Project Super Cheetah
According to a former Chevrolet employee, in early-1964, work on an improved version of the Cheetah began. The project was called Super Cheetah and was said to debut as a more refined, 1965 model year. The testbed for the project was believed to be chassis No. 001, which was initially sold to Chevrolet for evaluation and then bought back by Bill Thomas himself.
The Super Cheetah utilized a 4130 Chromoly steel space frame. The Super Cheetah featured upgrades suggested by Chevrolet engineers, with input from Bob Bondurant. Among the upgrades were the front shock towers, which now featured diagonal tubing installed to reduce chassis flex and upgraded steering. The driver footwell was slightly more spacious and the rear chassis area was enlarged, in order to fit a bigger fuel tank. Sadly, Chevrolet withdrew support from the project before Bill Thomas had time to finish it.
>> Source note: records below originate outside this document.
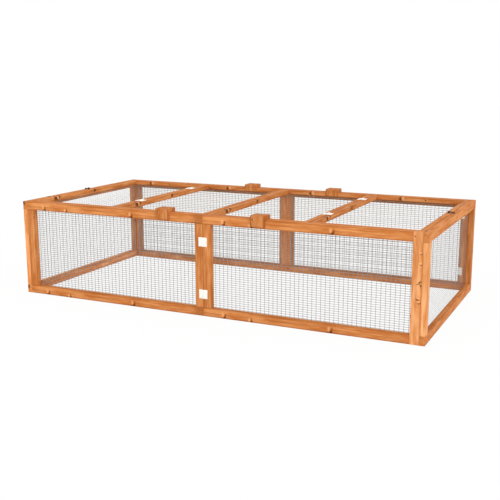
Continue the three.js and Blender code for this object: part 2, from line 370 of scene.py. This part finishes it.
GALVANISED = metal("galvanised_wire", 0x8C8985, 0x9E9B97, 0.3, 0.5, 40)
MIDGREY = metal("galvanised_end_wire", 0x8B8884, 0x9C9995, 0.3, 0.5, 40)
# the lid wire is the same galvanised wire as the walls', coloured lighter as painted light from above
PAINTED_LIT_LID_WIRE = metal("galvanised_lid_wire", 0xB8A896, 0xAA9A88, 0.1, 0.55, 60)
STAPLE = metal("staple_wire", 0x8A8F92, 0x6E7478, 0.8, 0.42, 120)
WHITE = metal("white_hinge", 0xFBFAF4, 0xF1EFE8, 0.0, 0.42, 70)
# grey for the screws' cross slots: painted shade in the recess
SLOT_SHADE = metal("screw_recess", 0xA7A7A2, 0x8E8E8A, 0.2, 0.5, 200)
BLACK = metal("black_japan", 0x0E0B09, 0x171210, 0.0, 0.5, 150)


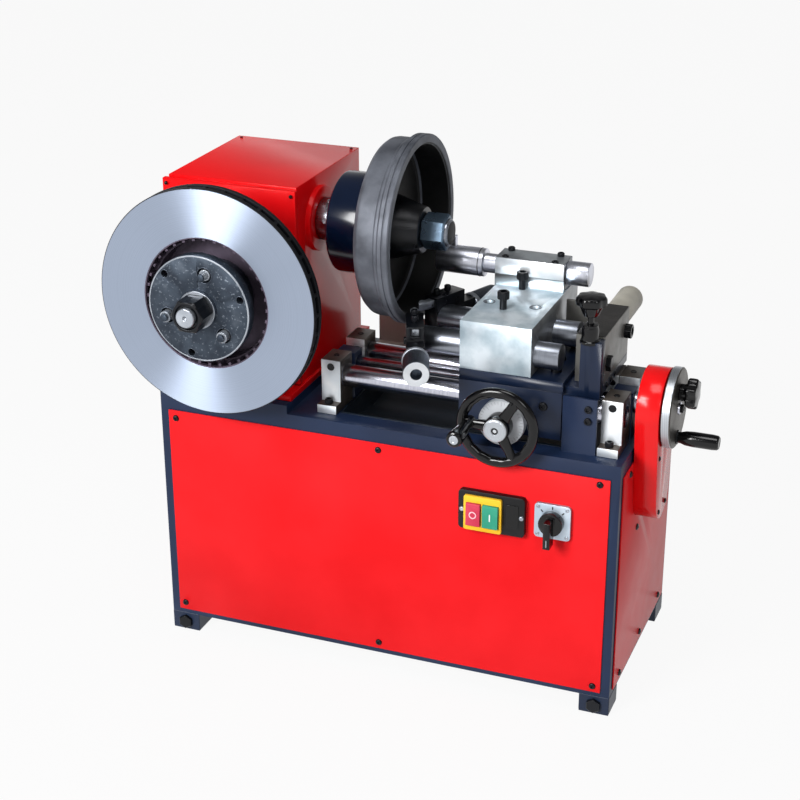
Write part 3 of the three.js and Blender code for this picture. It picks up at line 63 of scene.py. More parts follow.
# ---------------------------------------------------------------- materials
class Look:
    """A Principled material whose colour, roughness and bump come from its nodes."""

    def __init__(self, name, metallic=0.0, roughness=0.4, **constants):
        self.material = bpy.data.materials.new(name)
        self.material.use_nodes = True
        self.tree = self.material.node_tree
        self.shader = self.tree.nodes["Principled BSDF"]
        self.shader.inputs["Metallic"].default_value = metallic
        self.shader.inputs["Roughness"].default_value = roughness
        for socket, value in constants.items():
            self.shader.inputs[socket.replace("_", " ")].default_value = value
        self.height = None

    def node(self, kind, inputs=None, **settings):
        made = self.tree.nodes.new(kind)
        for name, value in settings.items():
            setattr(made, name, value)
        for name, value in (inputs or {}).items():
            if isinstance(value, bpy.types.NodeSocket):
                self.tree.links.new(value, made.inputs[name])
            else:
                made.inputs[name].default_value = value
        return made

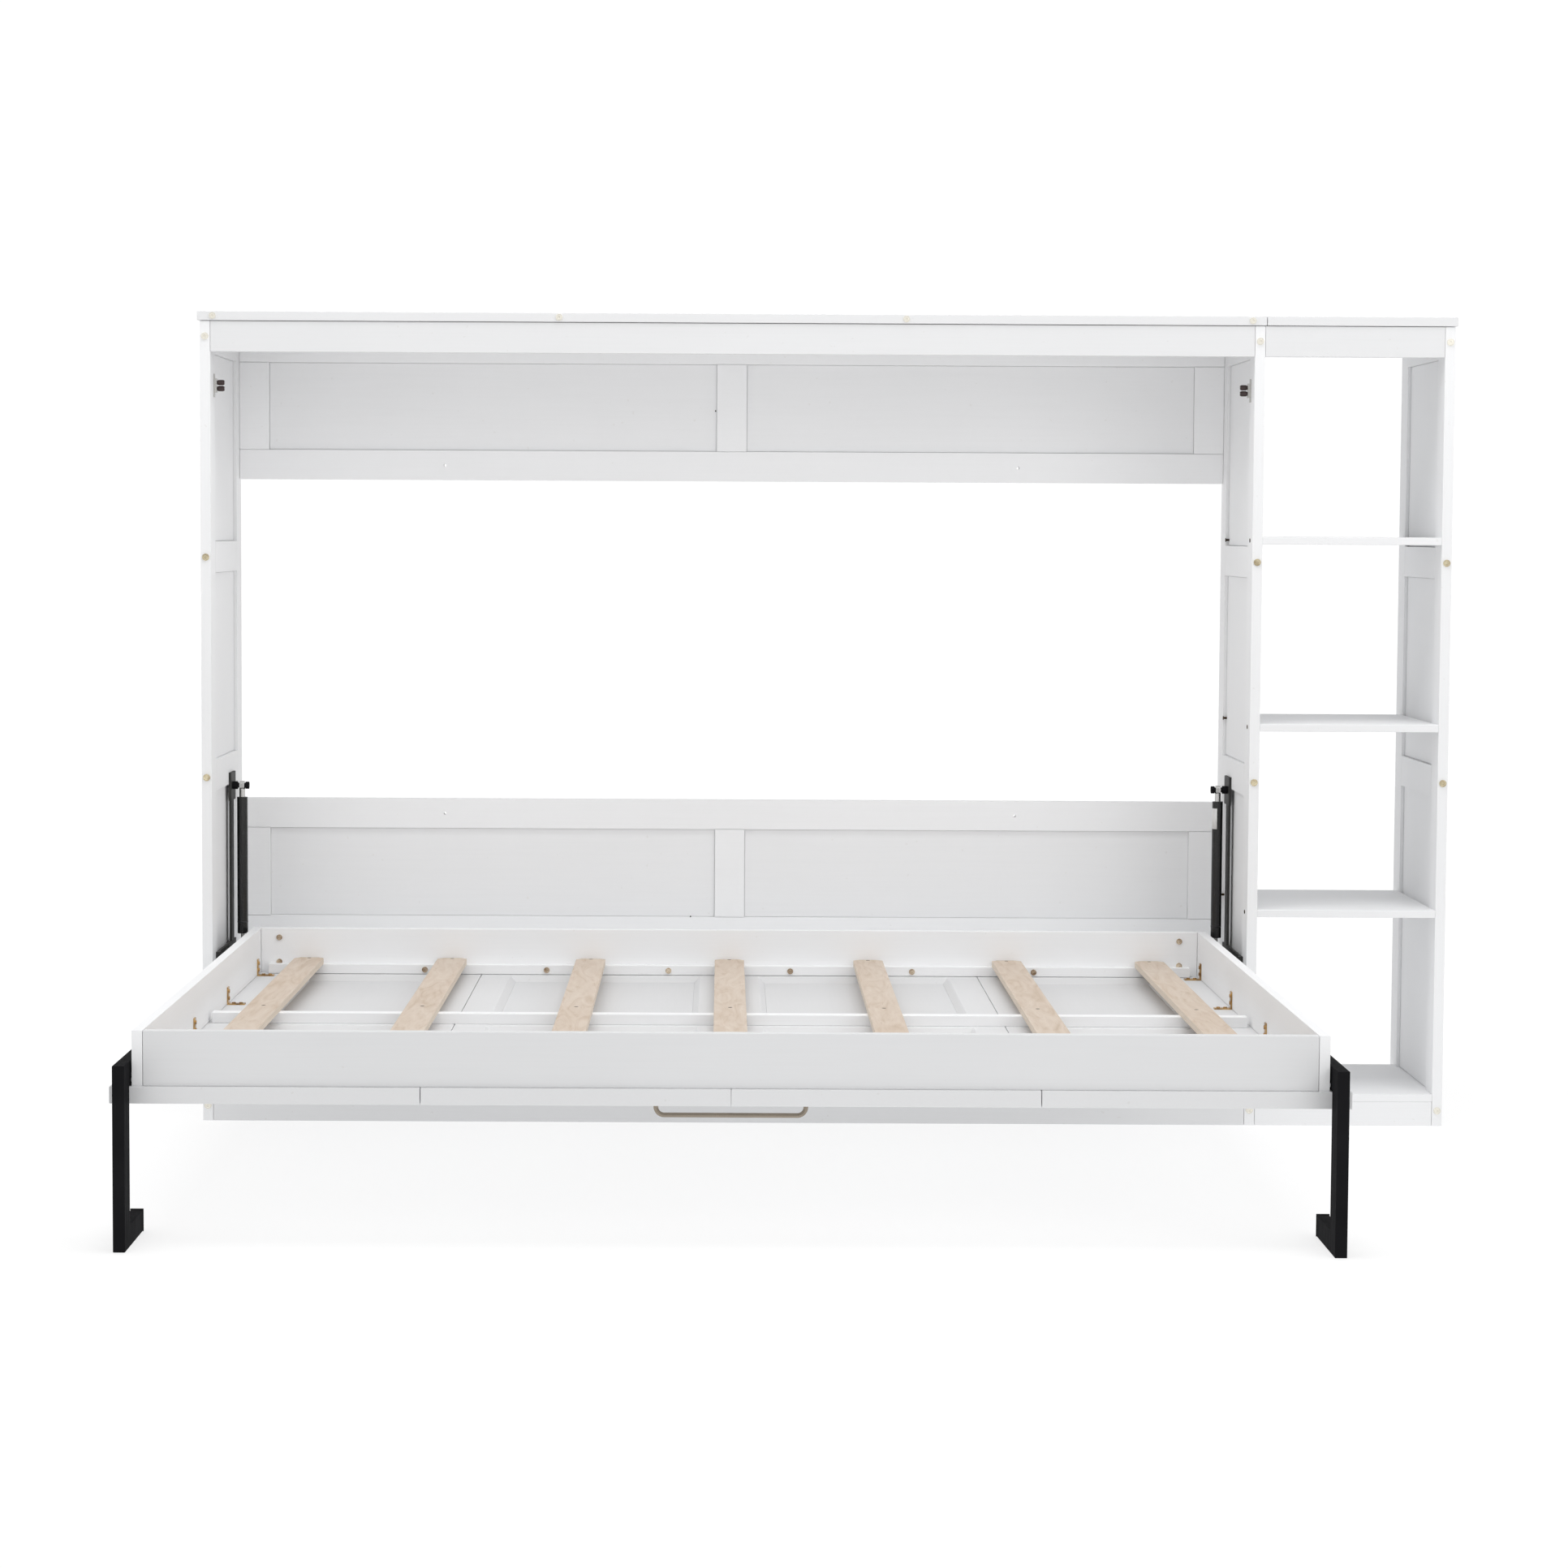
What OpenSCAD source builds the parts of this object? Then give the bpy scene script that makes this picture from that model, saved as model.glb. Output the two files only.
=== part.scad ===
// Side-tilting wall bed for a full-size mattress, with a shelf unit on its right.
// Millimetres. +X to the right seen from the room, +Y to the wall, +Z up.
// The origin is on the floor, at the wall, in the middle of the bed cabinet.
// The bed is drawn open, resting on its two folding legs.

/* [Cabinet] */

// Outer width of the bed cabinet
cab_w = 2100; // [1900:10:2300]
// Depth of the cabinet from the wall to its front edges
cab_d = 415; // [350:5:500]
// Height of the cabinet over its top board
cab_h = 1608; // [1400:1:1800]
// Thickness of the side frames and back frames
frame_t = 20; // [16:1:30]
// Thickness of the top boards
top_t = 18; // [12:1:30]
// Width of every stile and rail in the frames
rail_w = 62; // [40:1:90]
// Thickness of the thin panels inside the frames
infill_t = 6; // [4:1:12]
// How far the top boards stand out past the cabinet
top_lip = 4; // [0:1:10]
// Width of the shadow lines at the joints between boards
seam = 1.2; // [0.4:0.1:1.5]
// Height of the fascia under the top boards
fascia_h = 61; // [40:1:90]
// Thickness of the fascia and kick boards
fascia_t = 18; // [12:1:25]
// Height of the kick board under the bed
kick_h = 90; // [40:1:94]
// Lower edge of the upper back frame
upper_back_z = 1284; // [1100:1:1400]
// Top edge of the lower back frame
lower_back_h = 615; // [400:1:700]
// Top edge of the middle rail in the lower back frame
lower_mid_z = 367; // [300:1:450]
// Centre height of the middle rail in the side frames
side_rail_hi = 1124; // [900:1:1300]
// Centre height of the lower rail in the side frames
side_rail_lo = 687; // [500:1:900]

/* [Shelf unit] */

// Width added by the shelf unit
shelf_w = 375; // [250:5:500]
// Thickness of each shelf
shelf_t = 15; // [12:1:25]
// Depth of each shelf from the front
shelf_d = 376; // [300:1:415]
// Top of the first shelf, counted from the top
shelf_z1 = 1174.5; // [1000:0.5:1300]
// Top of the second shelf
shelf_z2 = 803.5; // [700:0.5:900]
// Top of the third shelf
shelf_z3 = 433; // [300:0.5:550]
// Top of the bottom shelf
shelf_z4 = 63.5; // [40:0.5:100]

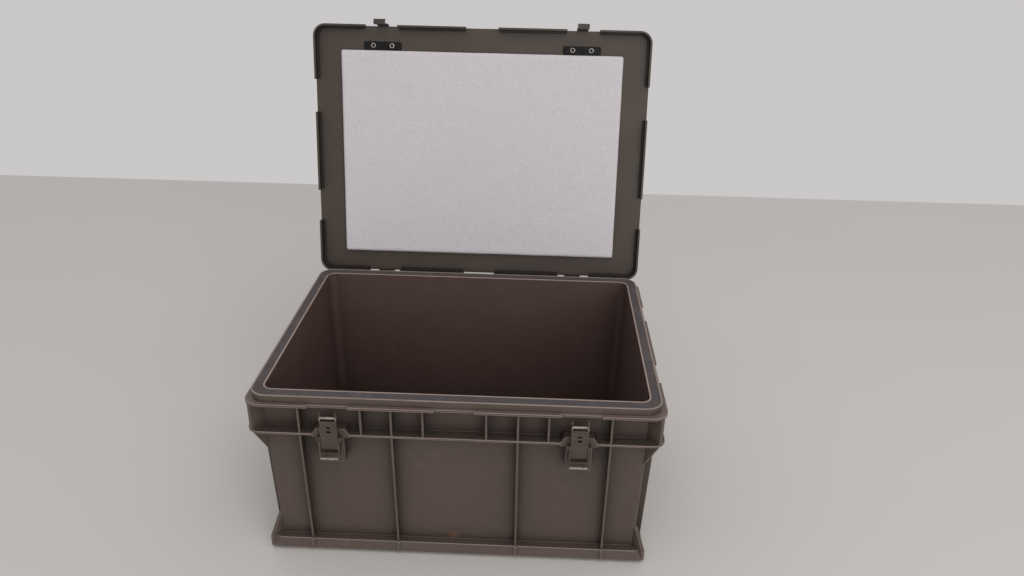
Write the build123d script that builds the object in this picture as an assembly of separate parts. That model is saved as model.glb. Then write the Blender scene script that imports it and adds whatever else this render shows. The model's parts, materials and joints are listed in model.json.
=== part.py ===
from build123d import *
import math
import os

# Stacking tote, 400 x 300 mm footprint, with an attached lid that swings on two steel hinges
# and is held shut by two over-centre draw latches. Millimetres, +Z up, front is -Y.
# Origin: centre of the tote's footprint on the floor. The lid is drawn shut, then swung open.

os.makedirs("parts", exist_ok=True)

# ---------------------------------------------------------------- driving dimensions
HALF_X = 200.0            # half of the 400 mm footprint
HALF_Y = 150.0            # half of the 300 mm footprint
CORNER_R = 15.0
RIM_Z = 190.0             # top of the sealing rim
FLANGE_Z = 182.0          # top of the upper flange
FLANGE_T = 2.5
RIM_HALF_X = 195.0
RIM_HALF_Y = 146.4
RIM_R = 17.0
MOUTH_HALF_X = 183.5      # opening at the rim
MOUTH_HALF_Y = 133.5
MOUTH_R = 9.0
OUTER_R = 3.5             # outer corner of the wall
DRAFT_DEG = 1.5
WALL_T = 2.8
FLOOR_Z = 7.0             # top of the floor
FLOOR_T = 3.0
LOWER_FLANGE_Z = 150.0
LOWER_FLANGE_T = 2.0
LOWER_HALF_X = 200.0
LOWER_HALF_Y = 148.0
LOWER_R = 13.0
BASE_HALF_X = 192.5
BASE_HALF_Y = 142.0
BASE_LEAN = 2.0
BASE_TOP_Z = 14.5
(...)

The Cheetah suddenly became outdated
Despite technically being front mid-engine, the Cheetah still had a front-engine, rear-wheel-drive layout. By the mid-1960s, cars like the Ford GT40 made it obvious that the (rear) mid-engine layout was much more suitable for high-performance racing applications. In addition, change in rules now stated that 1,000 road-going examples needed to be made, instead of 100, in order to compete – something Bill Thomas couldn’t fulfill without Chevrolet’s full support.
A factory fire sealed the fate of the Cheetah
At some point, disaster struck at Bill Thomas’ workshop, causing substantial damages to the facility. The designer and engineer could not recover and, after a series of unfortunate events, the Cheetah project was scrapped. On the plus side, he still managed to sell some Cheetahs. It is believed that between 15 and 25 cars left the factory before the project was completely scrapped. The last Cheetah to leave the factory was delivered to its owner in April 1966.